I hope this makes it clearer. The key point is that simply diffusing our spiritual activity can lead us at most to the sea of serenity that we simply ‘experience’. We can never go further than this - and how could we, when we have forsaken all ‘going’. On the other hand, by overcoming the intellectual chaos by mastering the thinking forces such that we can focus them at will, at a point, as a laser beam, we once again attain to the sea of serenity but now we’re also fully awake and find the higher fractal level of activity which moves the tidal waves. For the mystic these waves are simply the inexplicable nature of the One consciousness but for us they proceed from the fully conscious spiritual activity of the most varied beings.

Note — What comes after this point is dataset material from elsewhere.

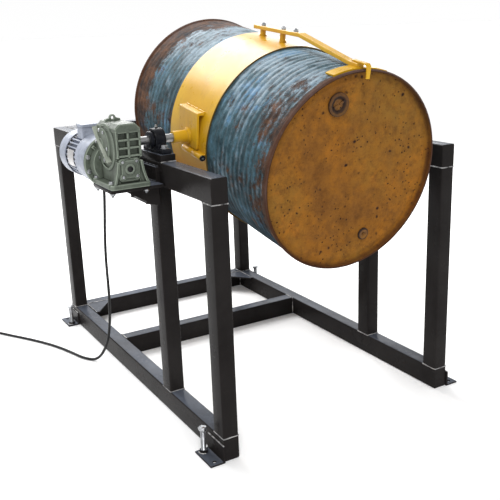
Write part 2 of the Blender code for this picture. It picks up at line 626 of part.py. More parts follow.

As a last note I would like to point out that the sea of serenity doesn’t mean laminar featurelessness. This may indeed be the case for the mystic but when we enter these states with our lucid spiritual activity we also understand how our ordinary thought-ripples are embedded in the higher order waves. The feeling for serenity comes from the fact that we flow through these higher order streams (which can be highly dynamic by the way) but at the same time these streams are filled with exquisite details, as if we grasp the meaningful density of a whole book. This is not something to satisfy our intellectual curiosity. Actually what we initially behold in this way is first and foremost the structure of our own being, the waves of our ideas, sympathies, antipathies, beliefs, etc. yet not as some psychoanalytical categories but as actual living flows in the deeper soul world. Our ordinary consciousness simply ripples on the surface of all this.